[The problem] Reproduce each line of the material precisely.

[Dataset section]
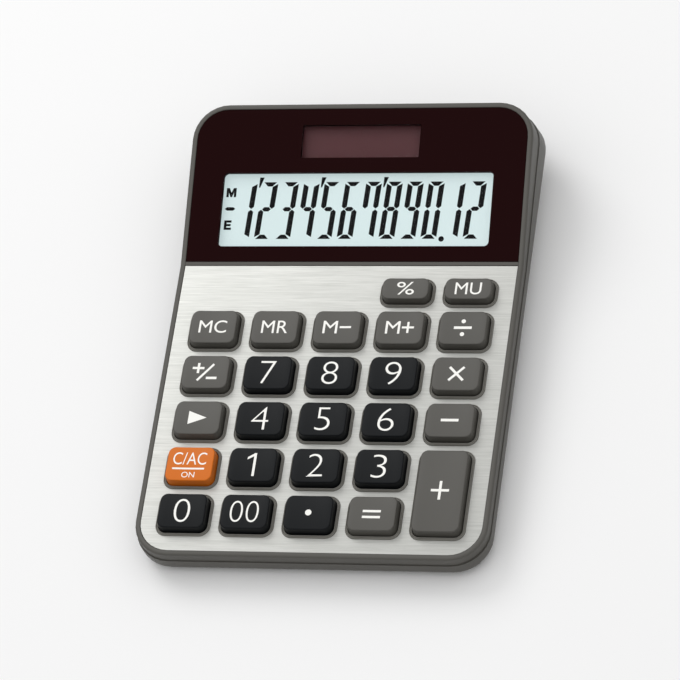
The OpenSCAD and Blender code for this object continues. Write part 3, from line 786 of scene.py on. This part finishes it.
def words(bm, text, x0, x1, y0, y1, weight=0.0):
    """Printed letters that fill the box. A weight below zero makes them thinner."""
    curve = bpy.data.curves.new("lettering", "FONT")
    curve.body = text
    curve.resolution_u = CURVE_STEPS
    curve.offset = weight
    holder = bpy.data.objects.new("lettering", curve)
    bpy.context.scene.collection.objects.link(holder)
    mesh = bpy.data.meshes.new_from_object(holder.evaluated_get(bpy.context.evaluated_depsgraph_get()))
    old_verts, old_faces = set(bm.verts), set(bm.faces)
    bm.from_mesh(mesh)
    bmesh.ops.remove_doubles(bm, verts=[v for v in bm.verts if v not in old_verts], dist=SAME_POINT)
    verts = [v for v in bm.verts if v not in old_verts]
    low = [min(v.co[i] for v in verts) for i in (0, 1)]
    high = [max(v.co[i] for v in verts) for i in (0, 1)]
    for v in verts:
        v.co.x = x0 + (v.co.x - low[0]) / (high[0] - low[0]) * (x1 - x0)
        v.co.y = y0 + (v.co.y - low[1]) / (high[1] - low[1]) * (y1 - y0)
        v.co.z = 0
    pull(bm, [f for f in bm.faces if f not in old_faces], (0, 0, INK_T))
    bpy.data.objects.remove(holder)
    bpy.data.curves.remove(curve)
    bpy.data.meshes.remove(mesh)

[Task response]
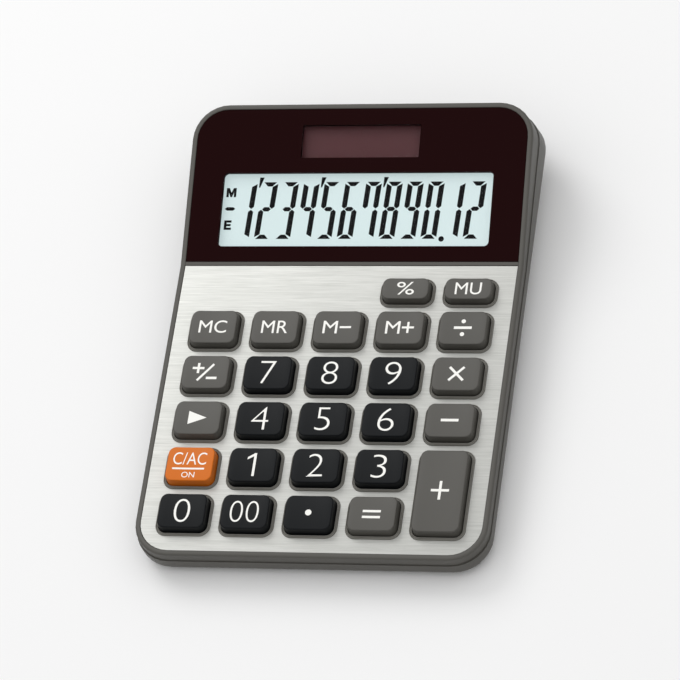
The OpenSCAD and Blender code for this object continues. Write part 3, from line 786 of scene.py on. This part finishes it.
def words(bm, text, x0, x1, y0, y1, weight=0.0):
    """Printed letters that fill the box. A weight below zero makes them thinner."""
    curve = bpy.data.curves.new("lettering", "FONT")
    curve.body = text
    curve.resolution_u = CURVE_STEPS
    curve.offset = weight
    holder = bpy.data.objects.new("lettering", curve)
    bpy.context.scene.collection.objects.link(holder)
    mesh = bpy.data.meshes.new_from_object(holder.evaluated_get(bpy.context.evaluated_depsgraph_get()))
    old_verts, old_faces = set(bm.verts), set(bm.faces)
    bm.from_mesh(mesh)
    bmesh.ops.remove_doubles(bm, verts=[v for v in bm.verts if v not in old_verts], dist=SAME_POINT)
    verts = [v for v in bm.verts if v not in old_verts]
    low = [min(v.co[i] for v in verts) for i in (0, 1)]
    high = [max(v.co[i] for v in verts) for i in (0, 1)]
    for v in verts:
        v.co.x = x0 + (v.co.x - low[0]) / (high[0] - low[0]) * (x1 - x0)
        v.co.y = y0 + (v.co.y - low[1]) / (high[1] - low[1]) * (y1 - y0)
        v.co.z = 0
    pull(bm, [f for f in bm.faces if f not in old_faces], (0, 0, INK_T))
    bpy.data.objects.remove(holder)
    bpy.data.curves.remove(curve)
    bpy.data.meshes.remove(mesh)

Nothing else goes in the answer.